Is there a place for trying something different? I think there is, but it's a very small and exotic place. Much like the real world. The real world would very much like to grind you down and polish you up to be just like everyone else. The systems and mechanisms that exist are there to make it seem like things need to be done a certain way:

- this is how you write a plot.

- this is a character arch.

- you need to break the tension here.

- you need to...

- you must ...

- this won't work because...

The reason behind lots of these rules are that, if it is not done this way, it will not be interesting/entertaining/profitable. These are all reasons that focus on the thoughts of others, which lead me to be dishonest.

But, my art SHOULD be ME!

I cannot be anyone else. But, at the same time... no one else can be me. No one else can do what I can do.

In the months away from the writers group, I've been considering this. I've been attempting to exorcise that critical audiance that lives in my head, telling me how things SHOULD be. I've been trying to put myself back in charge. I've been mentally stripping off and searching for an idea.


So, Who Am I?

I'm not sure. I think there are some clues in the things that I would like to read and the things that inspire my interest.

I like stories about the feelings and emotions of the characters. I like ambiguous layering of meanings that create a theme and leave it open to multiple interpretations. I like thrillers. I like science fiction. I like thought-provoking ideas about technology. I fear social media, big tech, big data, big advertising, big... most things. I'm afraid of the errosion of personal freedom and the invasion of ideas from propaganda and marketing. Marketing IS propaganda. I'm afraid I can be convinced of anything and that my ideas are not my own. I'm worried a lot. I feel depressed on a regular cycle and worry that it could get serious, but also that it's just in my head and it's not really depression and I am just making too much out of it and I should just get on with things, but I'm too lazy and uninspired to do anything about it. Which makes me depressed.

Family and relatinships are important. I cry at films. I cry at beautiful music. There are songs that I know I cannot listen to in public because everyone will see me crying -- which would be terrible. I'm a stay-at-home dad, but I hate telling people that so I say i'm a freelance photographer -- I don't even say I'm a writer, because I don't believe that I am.

I love the amazing power that words have over us. They are the fundamental blocks of the world. Things happen because of ideas and motivation. Words are the programming code for ideas and motivation. A well-delivered speach can instill the idea and the passion and motivation to bring about dramatic consequences -- both good and bad.

Terribly evil things have been done because someone used the right words.

I hate social media, but at the same time, I'm told that I NEED it if I'm to become a succesful writer/author. I NEED a platform and I NEED to be able to market myself or a publisher WILL NOT even consider me. But, again, they will publish what is going to be popular, what is going to sell (obviously they are, that's their business) - but it's another pair of hands in my art. Another body-image consultant recommending a nip and tuck, some new clothes, change of hair to make me socially more acceptable.

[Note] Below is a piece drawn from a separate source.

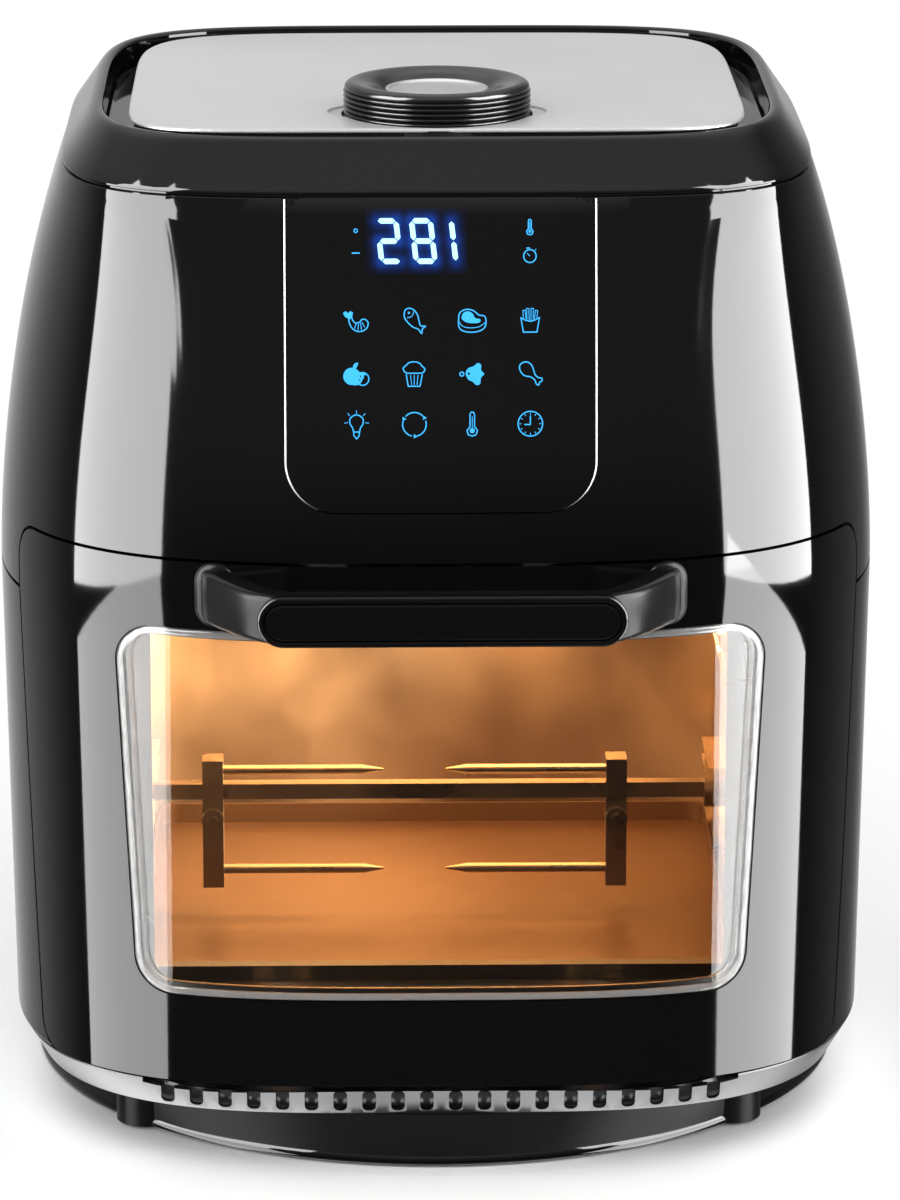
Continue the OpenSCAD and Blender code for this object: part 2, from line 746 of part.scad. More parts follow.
module thermal_fuse() {
    color([0.8, 0.8, 0.75]) {
        box([74, 40, oven_top_z + steel_t + 0.1], [96, 52, oven_top_z + steel_t + 1.3]);
        translate([85, 46, oven_top_z + steel_t + 1.3]) cylinder(r = 5.5, h = 7);
    }
}

// ---- rotisserie

bush_r = 8;
stub_r = 5;
module drive_bush() {
    color([0.75, 0.6, 0.3]) translate([0, spit_y, spit_z]) difference() {
        union() {
            rod_x(oven_x - 0.2, oven_x + steel_t + 1, bush_r);
            rod_x(oven_x + steel_t + 0.1, oven_x + steel_t + 1.6, bush_r + 3);
        }
        rod_x(oven_x - 5, oven_x + 8, stub_r + 0.05);
    }
}

module spit_motor() {
    color([0.5, 0.5, 0.52]) translate([0, spit_y, spit_z]) difference() {
        union() {
            rod_x(oven_x + 4, oven_x + 22, 24);
            rod_x(oven_x + 22, oven_x + 34, 16);
            box([oven_x + 4, -34, -6], [oven_x + 5.5, 34, 6]);
        }
        rod_x(oven_x, oven_x + 16, stub_r + 0.05);
        for (y = [-30, 30]) translate([0, y, 0]) rod_x(oven_x, oven_x + 10, 1.8);
    }
}

module spit_bearing() {
    color([0.66, 0.66, 0.66]) translate([0, spit_y, spit_z]) difference() {
        union() {
            box([-oven_x + 0.1, -8, -8], [-oven_x + 1.6, 8, 8]);
            rod_x(-oven_x + 0.1, -oven_x + 7, 6.5);
        }
        rod_x(-oven_x - 2, -oven_x + 10, 3.55);
    }
}

fork_reach = 58;
fork_half = 4;
tine_r = 1.9;
tine_levels = [-32, 8];
fork_low = -38;
fork_top = 13;
module fork(x, dir) {
    box([x - fork_half, -5.5, fork_low], [x + fork_half, 5.5, fork_top]);
    for (z = tine_levels) translate([x, 0, z]) rotate([0, dir * 90, 0]) {
        cylinder(r = tine_r, h = fork_reach);
        translate([0, 0, fork_reach]) cylinder(r1 = tine_r, r2 = 0.4, h = 8);
    }
}

fork_screw_z = -10;
module fork_screw(x) {
    translate([x, -5, fork_screw_z]) rotate([90, 0, 0]) cylinder(r = 2, h = 6);
    translate([x, -5.4, fork_screw_z]) rotate([90, 0, 0]) cylinder(r = 4.2, h = 3);
}

fork_left_x = -86;
fork_right_x = 70;
module rotisserie() {
    color([0.55, 0.54, 0.52]) translate([0, spit_y, spit_z]) {
        box([-oven_x + 9, -spit_side / 2, -spit_side / 2], [oven_x - 2, spit_side / 2, spit_side / 2]);
        rod_x(-oven_x + 0.6, -oven_x + 9.2, 3.5);
        rod_x(oven_x - 14, oven_x - 0.6, 7.5);
        rod_x(oven_x - 1, oven_x + 14, stub_r);
        fork(fork_left_x, 1);
        fork(fork_right_x, -1);
        fork_screw(fork_left_x);
        fork_screw(fork_right_x);
    }
}

// ---- door

door_back_y = -112;
wing_x = 138.5;
arm_x0 = 56.6;
arm_x1 = 61.4;
notch_gap = 1.2;

module inner_body(off, z0, z1) {
    loft([for (k = [0 : 5]) body_ring(z0 + (z1 - z0) * k / 5, off)]);
}

// The top wall bends down towards the back, so that it clears the housing as the door drops
top_swing_r = 183;
module swing_drum(r) {
    translate([0, hinge_y, hinge_z]) rotate([0, 90, 0]) cylinder(r = r, h = 400, center = true, $fn = 120);
}

module door_frame() {
    color([0.02, 0.02, 0.022]) difference() {
        intersection() {
            inner_body(0, 20, 240);
            door_prism(0);
        }
        intersection() {
            inner_body(skin, 18, 242);
            door_prism(-skin);
            swing_drum(top_swing_r - skin);
        }
        difference() {
            inner_body(skin, 190, 243);
            swing_drum(top_swing_r);
        }
        box([-wing_x, door_back_y + 0.1, 0], [wing_x, 0, 300]);
        along_y(-180, -126) window_outline(0.4);
        both_sides() box([arm_x0 - notch_gap, hinge_y - 7, 30], [arm_x1 + notch_gap, -100, 60]);
        for (x = [-handle_screw_x, handle_screw_x]) translate([x, -170, handle_z]) rotate([-90, 0, 0])
            cylinder(r = 2.6, h = 40);
    }
}

window_t = 3;
module window_glass() {
    color([0.6, 0.6, 0.62, 0.35]) intersection() {
        front_sheet(119, 64, 210, 0.2, 0.2 + window_t, 24, 8);
        along_y(-180, -120) window_outline(0);
    }
}

module window_frame() {
    color([0.02, 0.02, 0.02]) intersection() {
        front_sheet(126, 58, 216, skin + 0.7, skin + 3.2, 24, 8);
        along_y(-180, -110) difference() {
            window_outline(6);
            window_outline(-4);
        }
    }
}

panel_t = 1.2;
module door_inner_panel() {
    color([0.62, 0.62, 0.6]) difference() {
        along_y(door_back_y + 0.1, door_back_y + 0.1 + panel_t) translate([0, 132])
            rounded_rect(274, 184, 10);
        along_y(-120, -100) translate([0, 130.5]) rounded_rect(212, 145, 10);
        both_sides() box([arm_x0 - notch_gap, -120, 20], [arm_x1 + notch_gap, -100, 54.4]);
    }
}

module inner_glass() {
    color([0.6, 0.6, 0.62, 0.35]) along_y(door_back_y - 4, door_back_y) translate([0, 130.75])
        rounded_rect(224, 152.5, 8);
}

gasket_gap = 0.4;
module door_gasket() {
    color([0.08, 0.08, 0.08]) along_y(door_back_y + panel_t + 0.2, magnet_y - gasket_gap) difference() {
        translate([0, 141.5]) rounded_rect(254, 169, 14);
        translate([0, 141.5]) rounded_rect(240, 155, 8);
    }
}

handle_half = 65.5;
handle_root_x = 87;
handle_screw_x = 80.5;
bar_t = 10.5;
handle_y = -body_d / 2 - handle_reach;
bend_steps = 8;

// Half of the handle's outline seen from above: straight front, round bend, arm to the door
function bend(off) = [for (i = [0 : bend_steps]) let (a = -90 + 62 * i / bend_steps)
    [handle_half - 4 + (22 - off) * cos(a), handle_y + 22 + (22 - off) * sin(a)]];
module handle_plan() {
    outer = concat([[0, handle_y]], bend(0), [[handle_root_x, front_y(handle_root_x, handle_z, 0) - 0.25]]);
    inner = concat([[0, handle_y + bar_t]], bend(bar_t),
        [[handle_root_x - 11, front_y(handle_root_x - 11, handle_z, 0) - 0.25]]);
    polygon(concat(outer, [for (i = [len(inner) - 1 : -1 : 0]) inner[i]]));
}

inlay_t = 1.2;
module handle() {
    color([0.02, 0.02, 0.022]) difference() {
        both_sides() translate([0, 0, handle_z - handle_h / 2]) linear_extrude(handle_h) handle_plan();
        along_y(handle_y - 1, handle_y + inlay_t) translate([0, handle_z])
            rounded_rect(2 * handle_half - 3, handle_h - 2.4, handle_h / 2 - 1.3);
        for (x = [-handle_screw_x, handle_screw_x]) translate([x, -172, handle_z]) rotate([-90, 0, 0])
            cylinder(r = 1.9, h = 30);
    }
}

module handle_inlay() {
    color([0.01, 0.01, 0.01]) along_y(handle_y - 0.3, handle_y + inlay_t - 0.1) translate([0, handle_z])
        rounded_rect(2 * handle_half - 3.6, handle_h - 3, handle_h / 2 - 1.6);
}

module handle_screws() {
    color([0.55, 0.55, 0.57]) for (x = [-handle_screw_x, handle_screw_x])
        translate([x, front_y(x, handle_z, 0) + skin + 2.3, handle_z]) rotate([90, 0, 0]) screw(1.8, 12);
}

module hinge_knuckles() {
    color([0.3, 0.3, 0.32]) both_sides() for (x = [48, 62.4]) difference() {
        union() {
            translate([0, hinge_y, hinge_z]) rod_x(x, x + 7.6, 5.2);
            box([x, hinge_y - 4, door_low_z + skin + 0.05], [x + 7.6, hinge_y + 4, hinge_z]);
        }
        translate([0, hinge_y, hinge_z]) rod_x(x - 1, x + 9, pin_r + 0.05);
    }
}

pin_r = 2.4;
module hinge_pins() {
    color([0.75, 0.75, 0.76]) both_sides() translate([0, hinge_y, hinge_z]) rod_x(48.5, 69.5, pin_r);
}

bracket_z = chassis_z + chassis_t + 0.1;
module hinge_brackets() {
    color([0.6, 0.6, 0.62]) both_sides() difference() {
        union() {
            translate([0, hinge_y, hinge_z]) rod_x(arm_x0, arm_x1, 4.6);
            box([arm_x0, hinge_y, hinge_z - 4.6], [arm_x1, -105.2, hinge_z + 4.6]);
            box([arm_x0 - 8, -107.2, bracket_z], [arm_x1 + 8, -105.2, hinge_z + 6]);
            box([arm_x0 - 8, -107.2, bracket_z], [arm_x1 + 8, -92, bracket_z + 1.9]);
        }
        translate([0, hinge_y, hinge_z]) rod_x(arm_x0 - 1, arm_x1 + 1, pin_r + 0.01);
    }
}

magnet_x = 132.5;
magnet_z = 205;
magnet_y = oven_front_y - 1.5;
module door_magnets() {
    color([0.3, 0.3, 0.32]) both_sides()
        box([magnet_x - 3.5, magnet_y - 3.6, magnet_z - 9], [magnet_x + 3.5, magnet_y - 0.05, magnet_z + 9]);
}

module striker_plates() {
    color([0.7, 0.7, 0.72]) both_sides()
        box([magnet_x - 3.5, door_back_y + panel_t + 0.15, magnet_z - 9],
            [magnet_x + 3.5, magnet_y - 4.1, magnet_z + 9]);
}

switch_x = 86;
switch_z = 232;
module door_switch() {
    color([0.1, 0.1, 0.12]) difference() {
        box([switch_x - 10, -103, switch_z + 9], [switch_x + 10, -96, switch_z + 22]);
        box([switch_x - 2.1, -104, switch_z + 11], [switch_x + 2.1, -95, switch_z + 15.2]);
    }
}

module switch_plunger() {
    color([0.8, 0.2, 0.15]) box([switch_x - 2, -111, switch_z + 11.1], [switch_x + 2, -98, switch_z + 15.1]);
}

// ---- knob

knob_low_z = 377.2;
rib_pitch = 1.75;
cap_r = 19;
dish_z = 387.4;

// Profile of the ribbed side: shallow ribs between the foot and the crest
function ribs() = [for (i = [0 : 4]) each [
    [knob_r - 1.1, knob_low_z + 1.2 + rib_pitch * i],
    [knob_r - 0.3, knob_low_z + 1.5 + rib_pitch * i],
    [knob_r, knob_low_z + 2.1 + rib_pitch * i],
    [knob_r - 0.3, knob_low_z + 2.6 + rib_pitch * i]]];

module knob() {
    color([0.05, 0.05, 0.055]) translate([0, knob_y, 0]) difference() {
        rotate_extrude($fn = 96) polygon(concat(
            [[0, knob_low_z], [knob_r - 1.6, knob_low_z]], ribs(),
            [[knob_r - 0.6, knob_top_z - 3.6], [knob_r - 1.4, knob_top_z - 1.8],
             [knob_r - 2.8, knob_top_z - 0.6],
             [knob_r - 4.4, knob_top_z], [cap_r + 7, knob_top_z - 0.7], [cap_r + 2.2, dish_z + 0.5],
             [cap_r + 0.6, dish_z - 0.4], [0, dish_z - 0.4]]));
        translate([0, 0, 382]) cylinder(r = cap_r + 0.1, h = 20);
        translate([0, 0, 370]) cylinder(r = shaft_r + 0.02, h = 20);
    }
}

module knob_shaft() {
    color([0.7, 0.7, 0.72]) translate([0, knob_y, encoder_z + 1.4])
        cylinder(r = shaft_r, h = 381 - encoder_z - 1.4);
}

module start_button() {
    color([0.78, 0.78, 0.8]) translate([0, knob_y, 0]) rotate_extrude($fn = 96) polygon([
        [0, 384], [cap_r, 384], [cap_r, dish_z + 0.6], [cap_r - 0.7, dish_z + 1.3],
        [cap_r - 1.6, dish_z + 1.1], [cap_r - 2.2, dish_z + 0.5], [8, dish_z + 0.3], [0, dish_z + 0.2]]);
}

upper_housing();
lower_housing();
base_skirt();
base_pan();
rubber_feet();
chassis_plate();
top_plate();
knob_collar();
rear_grille();
cord_inlet();
housing_screws();
control_panel();
panel_trim();
display_board();
display_module();
encoder();
power_board();
board_tray();
cooking_chamber();
front_flange();
left_rack_rail();
right_rack_rail();
drip_tray();
fan_guard();
heating_element();
element_clips();
motor_bracket();
fan_motor();
exhaust_duct();
insulation();
lamp_holder();
oven_lamp();
lamp_cover();
temperature_sensor();
thermal_fuse();
spit_motor();
drive_bush();
spit_bearing();
door_switch();
door_magnets();
hinge_brackets();
hinge_pins();
switch_plunger();
door_frame();
window_glass();
window_frame();
door_inner_panel();
inner_glass();
door_gasket();
handle();
handle_inlay();
handle_screws();
hinge_knuckles();
striker_plates();
knob();
knob_shaft();
start_button();
hot_air_fan();
cooling_fan();
rotisserie();
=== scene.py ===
import math

import bmesh
import bpy
import numpy as np
from mathutils import Matrix, Vector


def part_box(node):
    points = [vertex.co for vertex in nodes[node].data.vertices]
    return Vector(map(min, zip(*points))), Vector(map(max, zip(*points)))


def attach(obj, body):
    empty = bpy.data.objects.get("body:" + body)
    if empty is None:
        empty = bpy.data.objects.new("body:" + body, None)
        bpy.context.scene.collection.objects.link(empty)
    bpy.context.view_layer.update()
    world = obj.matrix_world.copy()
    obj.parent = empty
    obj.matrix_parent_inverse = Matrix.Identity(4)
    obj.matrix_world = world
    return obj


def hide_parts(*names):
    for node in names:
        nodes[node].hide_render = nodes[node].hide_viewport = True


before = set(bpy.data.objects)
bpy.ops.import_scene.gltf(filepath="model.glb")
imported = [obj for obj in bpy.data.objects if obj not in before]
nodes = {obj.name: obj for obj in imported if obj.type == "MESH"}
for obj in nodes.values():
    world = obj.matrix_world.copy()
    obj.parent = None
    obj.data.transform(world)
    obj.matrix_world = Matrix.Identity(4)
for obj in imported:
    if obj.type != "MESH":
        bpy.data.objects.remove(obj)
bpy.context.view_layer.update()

scene = bpy.context.scene

# ---- camera
camera_data = bpy.data.cameras.new("camera")
camera_data.lens = 176.64
camera_data.sensor_width = 36
camera_data.clip_start = 0.1
camera_data.clip_end = 60
camera = bpy.data.objects.new("camera", camera_data)
camera.location = (-0.033, -2.2, 0.7598)
LOOK_DOWN, TURN_RIGHT = 14.87, 1.015
camera.rotation_euler = (math.radians(90 - LOOK_DOWN), 0, -math.radians(TURN_RIGHT))
scene.collection.objects.link(camera)
scene.camera = camera
scene.view_settings.view_transform = "Standard"


# ---- materials
def map_range(tree, value, a, b, lo, hi, interpolation="LINEAR"):
    node = tree.nodes.new("ShaderNodeMapRange")
    node.interpolation_type = interpolation
    for key, number in (("From Min", a), ("From Max", b), ("To Min", lo), ("To Max", hi)):
        node.inputs[key].default_value = number
    tree.links.new(value, node.inputs["Value"])
    return node.outputs["Result"]


def mix_colors(tree, factor, a, b):
    node = tree.nodes.new("ShaderNodeMix")
    node.data_type = "RGBA"
    node.inputs["A"].default_value = (*a, 1)
    node.inputs["B"].default_value = (*b, 1)
    tree.links.new(factor, node.inputs["Factor"])
    return node.outputs["Result"]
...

Social media influencers -- a term that I seriously hope becomes a dirty word very soon -- pretending to be something that they hope other people would aspire to be, so that they will buy the things that they use. It's all so worthless.

So, What Now?

I don't want to lie any more. It's not going to be comfortable and I'm not going to succeed all the time. I think it is going to require constant vigilance. It's going to require me listening to that inner voice. The one person in that tiny audiance in my head that speaks the truth. That small, timid voice from the back row that's embarrased to be in such a hostile crowd. The real me who would rather keep quiet than raise a fuss. Or, if pressed to speak out, will muster up the illusion of confidence and say the things that he knows are expected like the coward of an artist that he is. But -- and I'm saying this to him -- I will listen. Me and you, we could create beautiful things if we worked together. I won't laugh at you.

We don't need to worry about what the other's say. How could they possibly know the best way for us to be us? Sure, they can tell us that parts of our art were confusing or that they didn't get it. We might even take that on board and strengthen the effect of our art. But, our message and approach is our own.

The only rules are the ones we choose to follow.